07/31/2015 11:45 am ET Updated Dec 06, 2017

The Pope, a Saint, and a Disabled Goose

2015-07-30-1438286467-3432314-530L_brookhart.jpgPhoto credit: Karen Rosenow

Sometimes I'm reminded of the pope when I visit our city lake in central Alabama.

There, another being -- although not of the human ilk -- also shares a connection to St. Francis of Assisi, the patron saint of animals (and the environment).

In this case, Francis is a big, strapping gander that came by the name after becoming hopelessly entangled in fishing line left behind by some irresponsible angler.

For weeks, we tried to capture Francis. However, trying to contain any waterfowl with wings is like trying to capture a dinosaur in heat. As soon as you get close, it flies off.

Nor was Francis one of our regulars. He and his group flew in intermittently, whenever the mood struck, I guess, for cracked corn. That meant we couldn't orchestrate a rescue because we never knew when -- or even if -- Francis would show.

Desperate, I prayed to St. Francis.

Now I'm asking the pope to address the broader issue of fishing-line entrapment -- and its often tragic circumstances -- on a global scale.

Every summer, thousands of waterfowl suffer a similar plight when the world's recreational anglers are out in full force, littering the planet with the discarded remnants of their trade.

Monofilament -- a line used for fishing -- lurks along the edges of lakes and rivers, often unseen. Geese and ducks find it streaming from their wings. Herons are found dangling from trees, the line caught on limbs. Rehabilitators who must deal with the grim consequences estimate such entanglements lead to the deaths of thousands of birds, as well as the amputation of limbs of many others.

In this case, the fishing line continued its deadly path. Initially it was bunched around one leg. Then it wrapped itself around the other leg as well with -- mind you -- a connecting line between. It was almost as if it had a mind of its own (like the spit in the memorable Jerry Seinfeld episode).

By now, one leg was hiked under a wing, immovable (see photo).

If the line wasn't removed -- and soon -- Francis would die.

Instead, he disappeared. When his group flew in, he was no longer with them. I braced myself. He was either dead or trapped somewhere.

And then it happened.

I was placing cracked corn around the shoreline one evening when a huge group of geese flew in, and one of them landed at my feet with a great thud.

It was Francis. He wanted corn. He looked frazzled but he was still alive.

I also saw that the line was now so taut around both legs that he couldn't move fast enough to get the running start needed for flight. It was now or never.

And as fate -- or maybe St. Francis -- would have it, two friends were jogging by.

I waved them over and motioned to them to grab his wings and hold them down.

Then I whipped out a pair of cuticle scissors I keep in my car for just such emergencies and began removing the line, messaging the limbs as I did so to try to restore circulation.

The line was so embedded in one leg that I had to pull it out bit by bit.

Even then, I wasn't sure I got it all but 15 minutes later, Francis was free. The look on his face was priceless as he stood and realized the terrible encumbrance was gone.

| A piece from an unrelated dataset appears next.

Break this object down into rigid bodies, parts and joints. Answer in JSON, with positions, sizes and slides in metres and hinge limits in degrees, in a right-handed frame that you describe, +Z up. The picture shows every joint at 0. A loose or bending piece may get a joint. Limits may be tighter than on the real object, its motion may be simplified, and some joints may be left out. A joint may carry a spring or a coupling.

For a few days, I monitored his progress. I've seen some miraculous recoveries in the wild and I hoped Francis would be another. The water therapy worked its magic, slowly loosening the muscles in the affected leg.

A week later, I saw him grazing the cemetery on both legs.

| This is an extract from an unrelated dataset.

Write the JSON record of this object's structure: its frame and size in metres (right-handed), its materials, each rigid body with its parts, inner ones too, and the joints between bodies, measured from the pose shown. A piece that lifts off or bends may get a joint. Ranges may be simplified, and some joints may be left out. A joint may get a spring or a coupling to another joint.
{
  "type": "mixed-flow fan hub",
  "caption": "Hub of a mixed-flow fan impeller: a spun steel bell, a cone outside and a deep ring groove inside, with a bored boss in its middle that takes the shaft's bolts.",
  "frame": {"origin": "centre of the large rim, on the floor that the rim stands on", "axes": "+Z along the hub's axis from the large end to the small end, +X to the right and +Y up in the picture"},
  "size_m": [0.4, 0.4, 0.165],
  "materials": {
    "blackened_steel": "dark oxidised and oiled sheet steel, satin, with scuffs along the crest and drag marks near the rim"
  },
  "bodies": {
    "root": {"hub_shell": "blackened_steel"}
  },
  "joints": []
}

"Don't you look fabulous?" I said, delighted.

His plight got me to thinking. What if I could get the pope on board?

Pope Francis is always reminding us of the need to care about nature and the planet.

What if he took that message one step further and asked the anglers of the world to stop leaving fishing line and hooks around? What a blessing that would be.

Think of the wildlife that would be spared slow, agonizing deaths, not to mention the benefits to our waterways and shorelines.

And it would be so effortless. All the pope would have to do is to slip it into a sermon every now and then -- or tack it on after Sunday Mass. "Oh, by the way, don't forget about the fishing line..."

The message is also in line with the pope's recent environmental encyclical, in which he warns of harming birds. While fishing line may not be on a par with industrial pollution, the cause is the same: environmental indifference. Getting anglers to stop leaving it around would be a huge step forward.

So how does one get a message to the pope? I don't know a soul at the Vatican but I'm hoping someone out there with a little spiritual clout might help. Maybe a priest from midtown Manhattan's Church of Saint Francis or the Jesuits could make it happen. Maybe someone in the church hierarchy or at a Catholic newspaper or a convent. There must be someone out there who could get this message to the pope.

That said, maybe the pope could also squeeze in a visit with his avian namesake during his trip to the U.S. in September. That could be arranged.

I suspect such a message would also please the venerated saint. I don't know if Canada geese were around in the 12th century but I think St. Francis, who was said to preach to the birds, would have liked the handsome gander with the barely visible limp that now answers to his name.